Si terrà a New York, alla fine, il processo riguardante la morte di Claudio Mandia, il 17enne di Battipaglia morto suicida nella notte tra il 16 e il 17 febbraio del 2022, alla vigilia dei suoi 18 anni. La Corte Suprema degli Stati Uniti d’America ha infatti respinto il ricorso con cui la società che gestisce il college presso cui la vittima studiava aveva chiesto di spostare il procedimento in Svizzera, dove si trova la propria sede legale. Una notizia che i familiari del giovane, da sempre convinti che l’istituzione abbia avuto un ruolo nella sua morte, hanno accolto con gioia. La loro speranza è quella di riuscire a fare chiarezza sull’accaduto, restituendo giustizia a loro figlio.

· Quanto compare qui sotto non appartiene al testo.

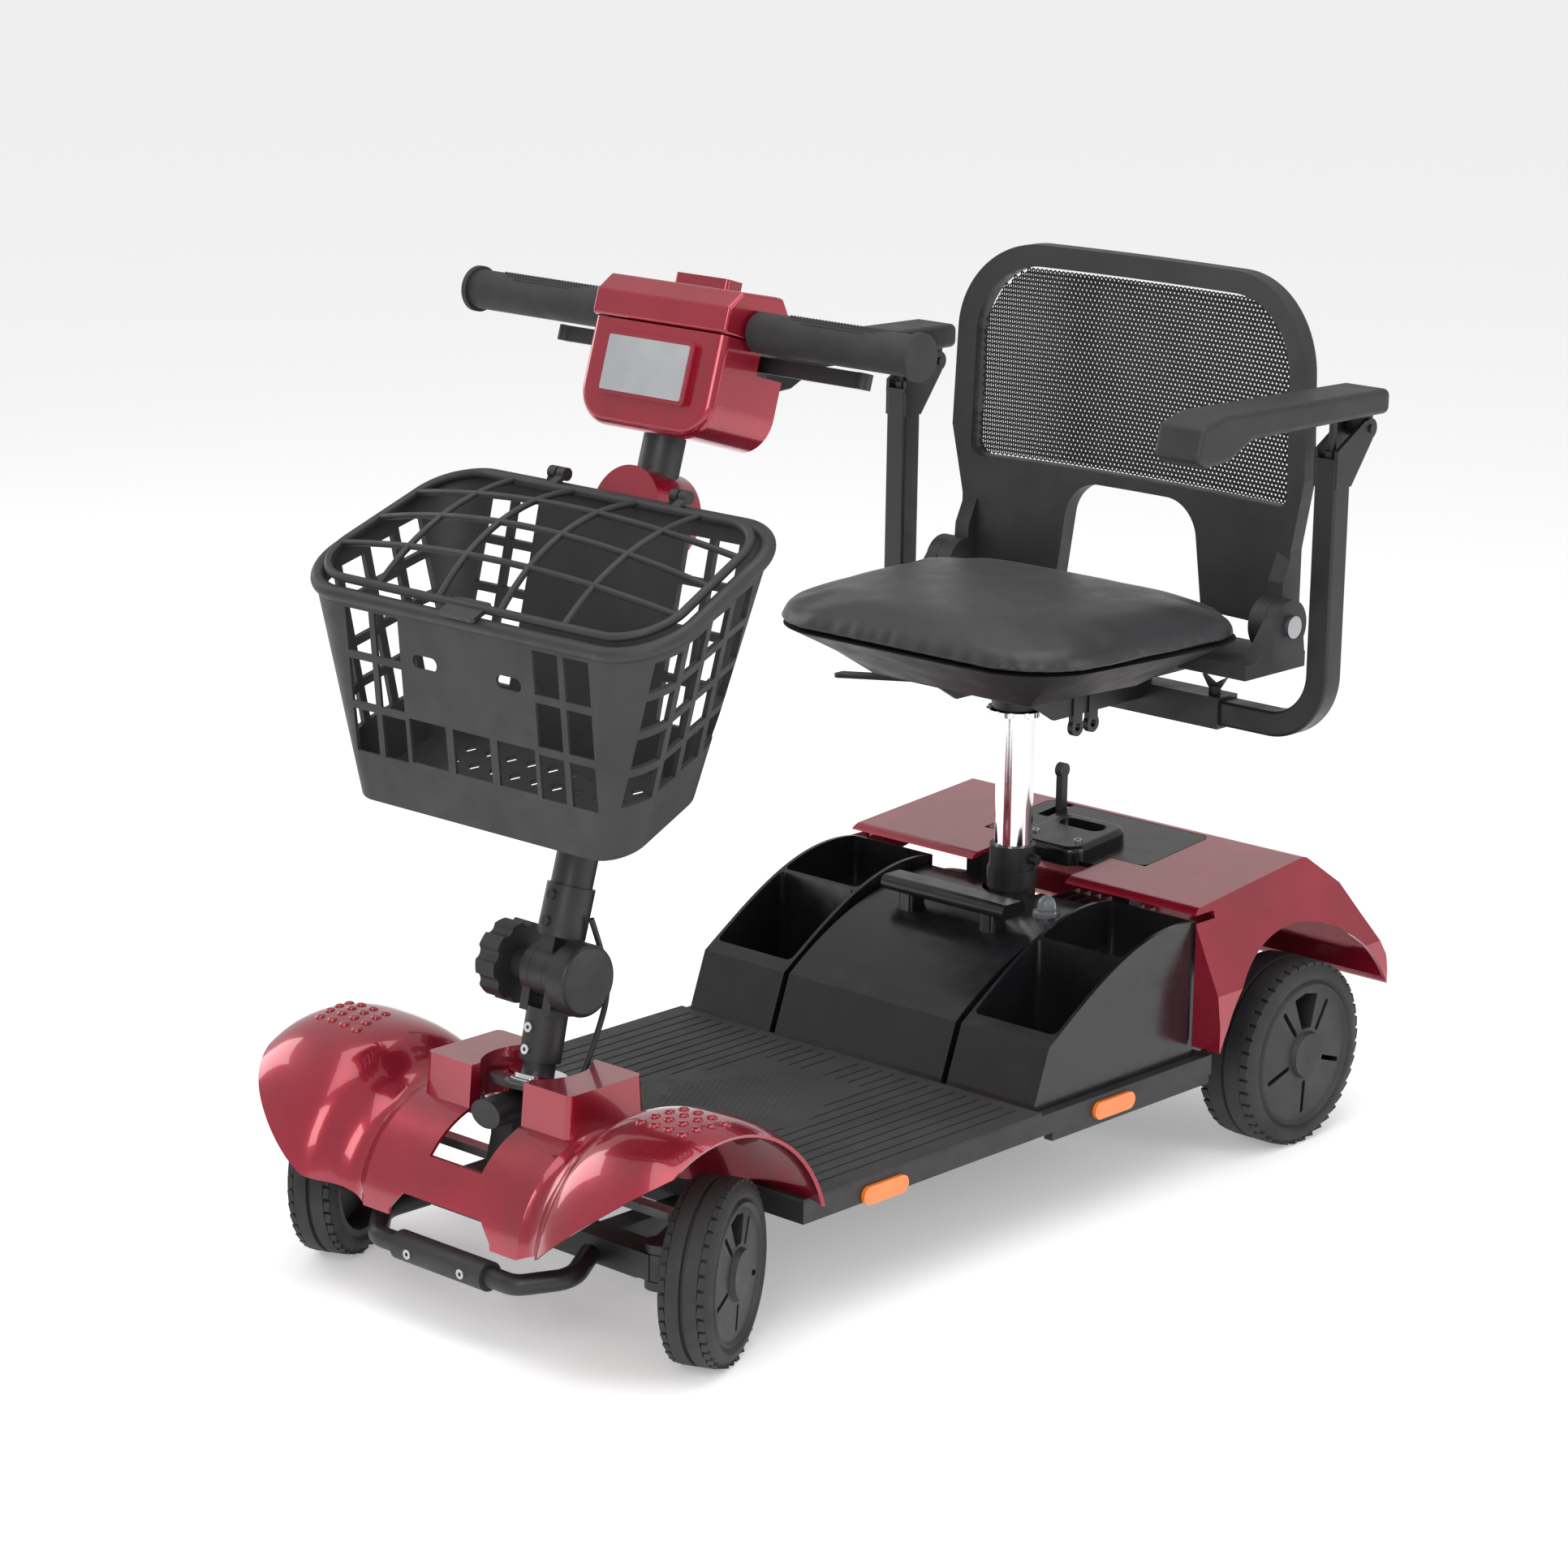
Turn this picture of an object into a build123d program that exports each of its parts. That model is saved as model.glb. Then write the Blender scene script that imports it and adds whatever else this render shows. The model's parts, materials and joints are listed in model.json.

Suicidio di Claudio Mandia a New York: verso il processo negli Stati Uniti

Per i giudici della Corte Suprema degli Stati Uniti d’America il caso riguardante la morte di Claudio Mandia deve restare sotto la giurisdizione americana. Non ci sarebbero infatti motivi validi per spostare il procedimento da New York alla Svizzera, come era stato richiesto dalla società che gestisce il college presso cui la vittima studiava e si è suicidato, facendo leva sul fatto che la propria sede legale si trovi a Zurigo. Una notizia accolta con positività dai genitori del ragazzo.

Siamo estremamente soddisfatti e pronti a partire perché giustizia sia fatta. Viva Claudio, sempre,

hanno dichiarato. A riportarlo è La Città di Salerno, che sottolinea come più volte i due abbiano fatto sapere di essere convinti del coinvolgimento dell’istituto nel suicidio di loro figlio.

La storia del 17enne di Battipaglia

Claudio Mandia aveva 17 anni e frequentava l’ultimo anno di liceo alla EF Academy di Thornwood, nello stato di New York, quando, nella notte tra il 16 e il 17 febbraio dello scorso anno si tolse la vita all’interno della sua stanza. Qui, secondo quanto ipotizzato in seguito, sarebbe stato tenuto in isolamento per quattro giorni per aver copiato da un compagno nel corso di un compito in classe di matematica. Una punizione dura, che ha sempre spinto i suoi genitori a puntare il dito contro la struttura, ritenendola coinvolta nel suicidio. Accusa che a sua volta l’istituto ha sempre respinto.

Claudio, che era in attesa dell’arrivo della sua famiglia (in occasione del suo compleanno, ndr), soggiornava in una stanza del dormitorio studentesco non chiusa a chiave e in nessun momento è stato messo in isolamento, senza interazioni sociali o accesso ad altre risorse e strutture della scuola. Siamo certi che l’organizzazione e le persone premurose con cui lavoriamo abbiano agito in ogni momento in modo appropriato,

avevano fatto sapere a Fanpage.it. Sarà il procedimento, ora, ad accertare eventuali responsabilità di terzi. L’obiettivo dei familiari di Claudio – che hanno sempre lamentato negligenze da parte della struttura (pare che loro figlio avesse già tentato il suicidio, senza che fossero presi provvedimenti, anche di tipo psicologico) – è fare chiarezza. La speranza è non solo quella di risolvere il caso, ma anche che episodi simili possano non verificarsi più. Soprattutto in ambienti che dovrebbero avere a cuore e proteggere i ragazzi, come l’istituto alle cui cure Claudio era stato affidato. E che invece, secondo i genitori, l’avrebbe messo in pericolo, facendo nascere in lui pensieri suicidi sfociati poi nell’estremo gesto.

Solo pochi giorni prima i due si erano messi in contatto con la tutor responsabile del dialogo scuola-famiglia, mettendo in evidenza i problemi di ambientamento del figlio. La risposta era stata “Non vi preoccupate, sta bene”. Poi, una volta scesi dall’aereo che li aveva porti negli Usa per festeggiare il suo 18esimo compleanno, un funzionario li aveva accolti e aveva dato loro la tragica notizia.